Citizen enforcement laws are playing with fire



In 2021 Texas enacted a law (SB 8) that prohibits abortions after the fetal heartbeat has been detected and empowers private citizens to sue anyone who has (or intends to) perform, aid, or abet such an abortion.[1] The law also bars “enforcement” by state and local government, except that a court must award an injunction, statutory damages not less than $10,000, and attorney fees if the claimant prevails.[2] California has now enacted a copycat law (SB 1327) that employs the same mechanisms to permit citizen enforcement of certain California firearms laws.[3] Doing so wrongly validates a law that undermines constitutional review and will legitimize the Texas law’s perfidy.
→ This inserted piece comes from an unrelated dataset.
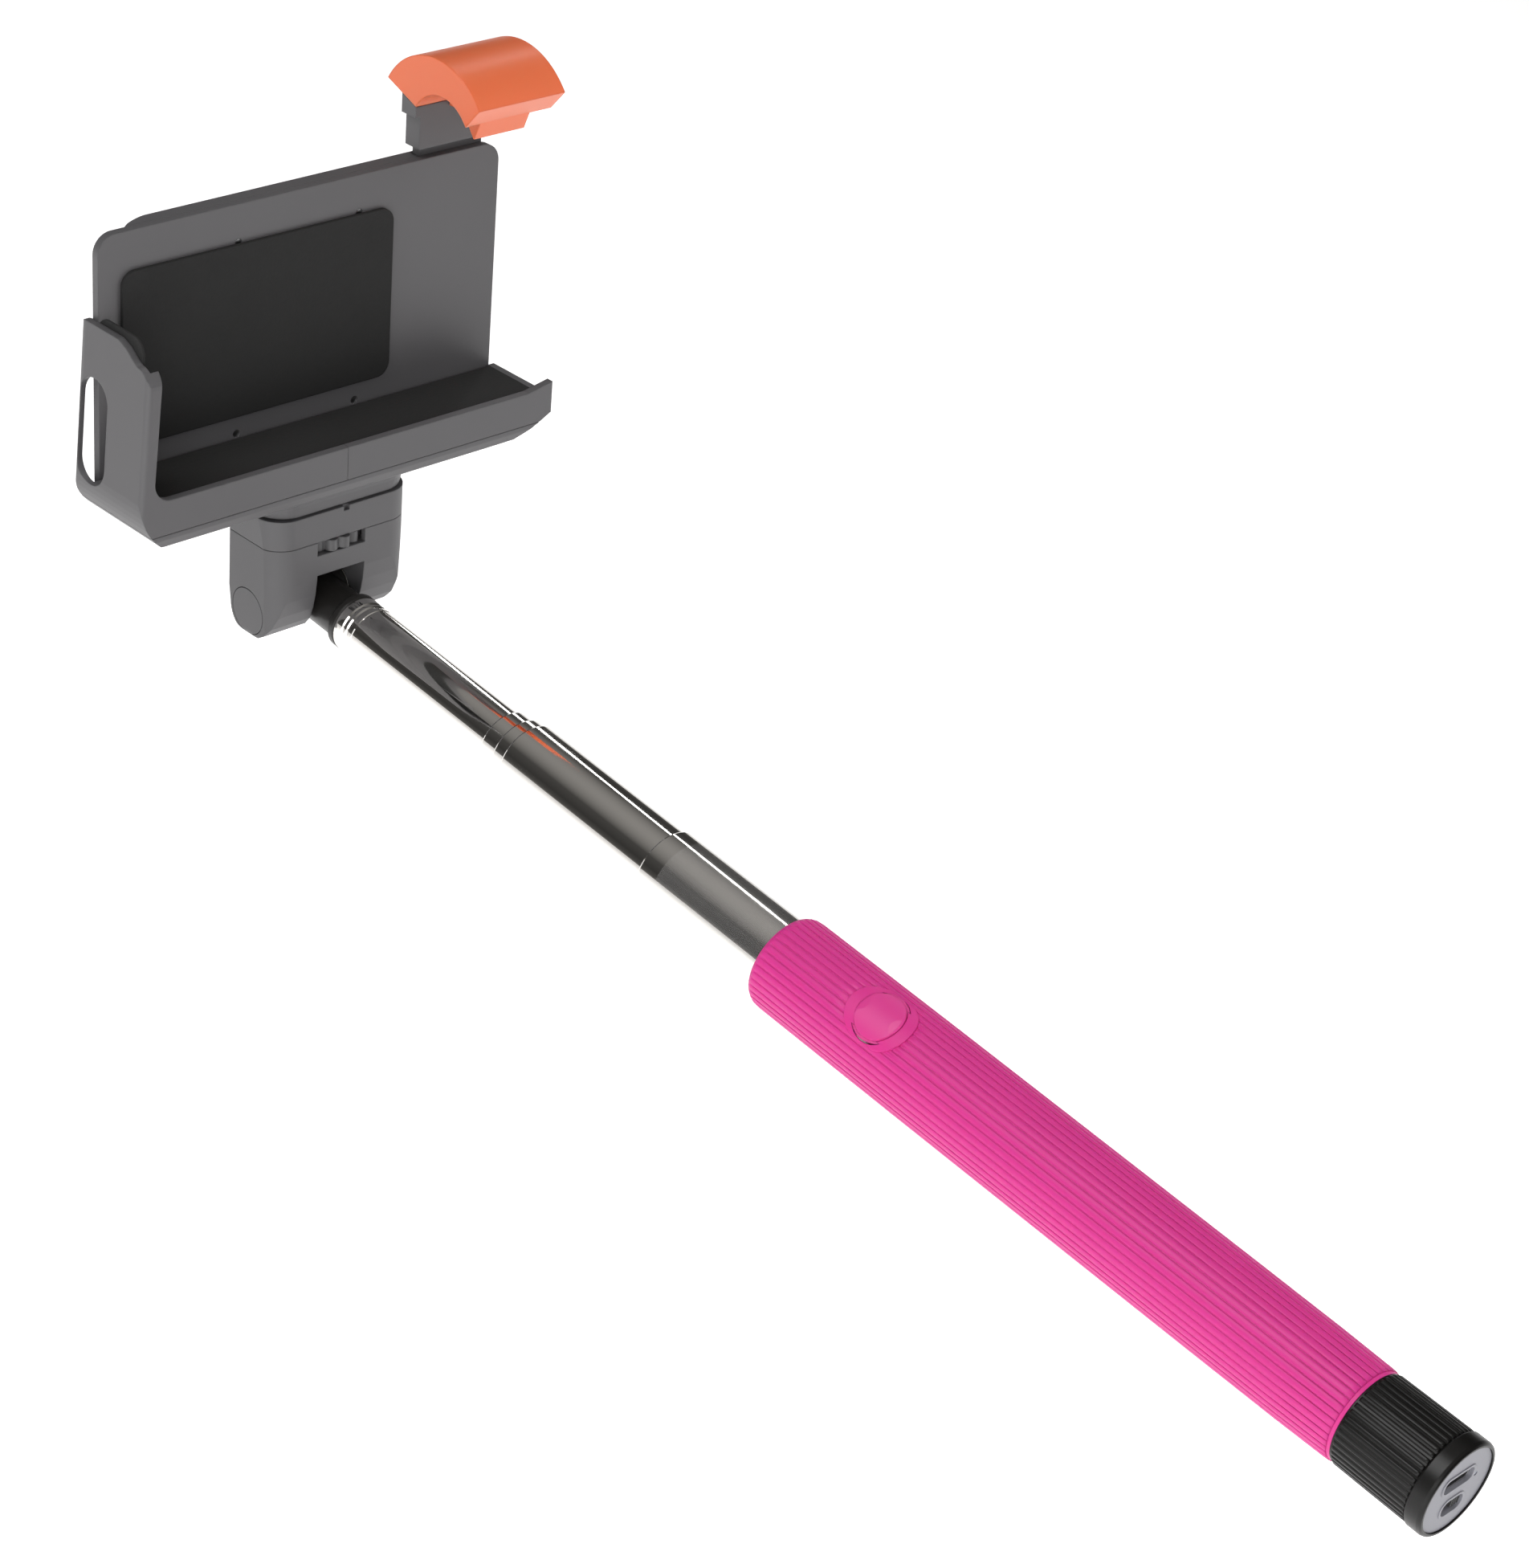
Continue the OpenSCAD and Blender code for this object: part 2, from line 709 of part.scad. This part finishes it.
module spring(x) {
    color([0.7, 0.7, 0.72]) head() translate([x, 8.65, 0]) difference() {
        zcyl(1.25, [36.5, 57]);
        zcyl(0.75, [36, 58]);
        for (z = [37.4:1.2:56]) zslab([z, z + 0.4]) difference() {
            circle(2);
            circle(1);
        }
    }
}

module spring_left() spring(34.4);

module spring_right() spring(37.6);

grip_sleeve();
shutter_button();
dome_switch();
button_flex();
end_cap();
face_plate();
usb_shell();
usb_tongue();
charge_board();
radio_module();
switch_body();
switch_slider();
led_pipe();
battery();
battery_tray();
label_film();
section_5();
section_4();
bush_4();
section_3();
bush_3();
section_2();
bush_2();
section_1();
bush_1();
knuckle();
block_lower();
block_top();
block_screws();
pivot_bolt();
pivot_nut();
pivot_cap_left();
pivot_cap_right();
washer_left();
washer_right();
thumbwheel();
camera_screw();
swivel_pad();
thread_insert();
tray_base();
back_plate();
back_cover();
front_left();
front_right();
end_pad();
floor_pad();
back_pad();
clamp_screws();
jaw_arm();
jaw();
jaw_screws();
spring_left();
spring_right();
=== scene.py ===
import bmesh
import bpy
import json
import math
from mathutils import Matrix, Vector


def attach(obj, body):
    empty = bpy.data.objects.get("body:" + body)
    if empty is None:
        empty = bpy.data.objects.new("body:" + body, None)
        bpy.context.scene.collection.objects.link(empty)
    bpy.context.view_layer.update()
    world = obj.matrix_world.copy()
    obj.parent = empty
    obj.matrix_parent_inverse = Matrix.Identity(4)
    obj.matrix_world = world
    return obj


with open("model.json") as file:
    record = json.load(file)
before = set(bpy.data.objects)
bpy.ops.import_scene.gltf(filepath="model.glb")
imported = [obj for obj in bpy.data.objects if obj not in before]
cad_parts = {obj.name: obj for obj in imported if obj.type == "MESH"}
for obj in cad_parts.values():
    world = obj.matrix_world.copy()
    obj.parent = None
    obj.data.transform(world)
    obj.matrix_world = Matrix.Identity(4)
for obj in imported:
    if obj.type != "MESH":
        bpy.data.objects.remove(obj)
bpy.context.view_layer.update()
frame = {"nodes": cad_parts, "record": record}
nodes = frame["nodes"]
print("frame loaded:", len(nodes), "nodes")


def mathNode(tree, operation, second=None, third=None):
    node = tree.nodes.new("ShaderNodeMath")
    node.operation = operation
    if second is not None:
        node.inputs[1].default_value = second
    if third is not None:
        node.inputs[2].default_value = third
    return node


def newMaterial(name):
    material = bpy.data.materials.new(name)
    material.use_nodes = True
    tree = material.node_tree
    return material, tree, tree.nodes["Principled BSDF"]


def newObject(name, data):
    made = bpy.data.objects.new(name, data)
    bpy.context.scene.collection.objects.link(made)
    return made


view = {
    "place": (-0.4149, -0.19263, 0.40717),
    "aim": (0.0, 0.17166, 0.03178),
    "roll": math.radians(10.66),
    "lens": 85.46,
    "sensor": 36,
    "nearest": 0.01,
}


def makeCamera(v):
    camera = newObject("camera", bpy.data.cameras.new("camera"))
    camera.data.lens = v["lens"]
    camera.data.sensor_width = v["sensor"]
    camera.data.clip_start = v["nearest"]
    ahead = (Vector(v["aim"]) - Vector(v["place"])).normalized()
    level = ahead.cross(Vector((0, 0, 1))).normalized()
    upward = level.cross(ahead)
    right = level * math.cos(v["roll"]) + upward * math.sin(v["roll"])
    top = right.cross(ahead)
    turn = Matrix((right, top, -ahead)).transposed()
    camera.matrix_world = Matrix.Translation(v["place"]) @ turn.to_4x4()
    bpy.context.scene.camera = camera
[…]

The mechanics of Texas SB 8 are unconstitutional

In defending SB 8 Texas argued that a federal court cannot enjoin its law because only private citizens enforce it. Because the state is prohibited from enforcing the law and the courts have no way of knowing which private citizens will file lawsuits, the argument is that courts cannot preemptively enjoin the law pre-enforcement. The U.S. Supreme Court agreed, holding that federal courts exercising their equitable authority can neither enjoin the world at large nor enjoin challenged laws themselves.[4] The result is an end-run around federal constitutional protections.[5]

That rationale rests on the faulty premise that a law can both foreclose public enforcement and instruct courts to render valid legal judgments. A law that simultaneously uses and bars state action presents courts with a difficult question about whether judicial actions under this law meet the state action requirement. The Texas and California laws should satisfy the criteria for state action.
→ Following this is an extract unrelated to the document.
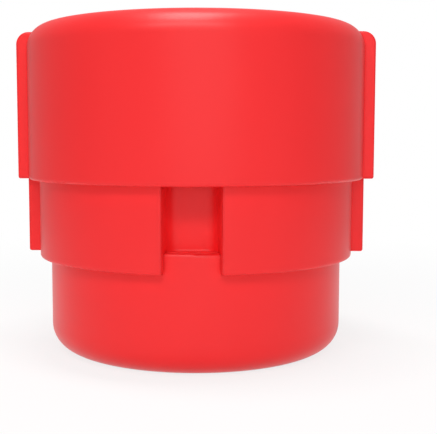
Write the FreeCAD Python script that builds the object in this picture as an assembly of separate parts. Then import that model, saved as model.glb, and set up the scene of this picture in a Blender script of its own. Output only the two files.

The state action requirement is a rule that distinguishes between private and government action in legal processes, with only government acts being subject to the due process constraints of the federal and California constitutions.[6] That requirement is met here by a state court entering a judgment and by the state law mechanisms used to enforce that judgment. State action “refers to exertions of state power in all forms,” and “judicial action is to be regarded as action of the State for the purposes of the Fourteenth Amendment.”[7] If Texas can “enforce” a trial court’s judgment issued under the law, that is state action. Conversely, if Texas cannot “enforce” a trial court’s judgment under the law, then the law is a nullity because it has no effective remedy. The same analysis applies to California’s SB 1327: permitting citizens to use the state courts to obtain judgments and to leverage the state processes for enforcing those judgments is enough of a state action to invoke due process protections. Even private enforcement of a law that requires a state court to issue judgment — and orders to carry out that judgment — are still state action.

California’s copycat laws are likewise problematic and raise distinct California concerns

California’s SB 1327 includes the same mechanisms and relief for private citizens enforcing the law through civil actions, including statutory damages “of not less than ten thousand ($10,000) for each weapon or firearm precursor” and non-reciprocal attorney’s fees if the suing citizen prevails.[8] Thus, California’s new law has the same flaws as the Texas law.

The lack of reciprocal attorney fees in both laws puts all the risk on either the defendant being sued for firearms violations or on the plaintiff who challenges a government firearms regulation — including the attorneys and law firms representing them. The upshot is that firearms purveyors and those aggrieved by government firearms regulations act at their peril, while citizen enforcers and the government never risk fees liability even for taking frivolous positions. This lack of attorney fee reciprocity is remarkable given California’s history of ensuring that contractual attorney fees provisions are bilateral.[9]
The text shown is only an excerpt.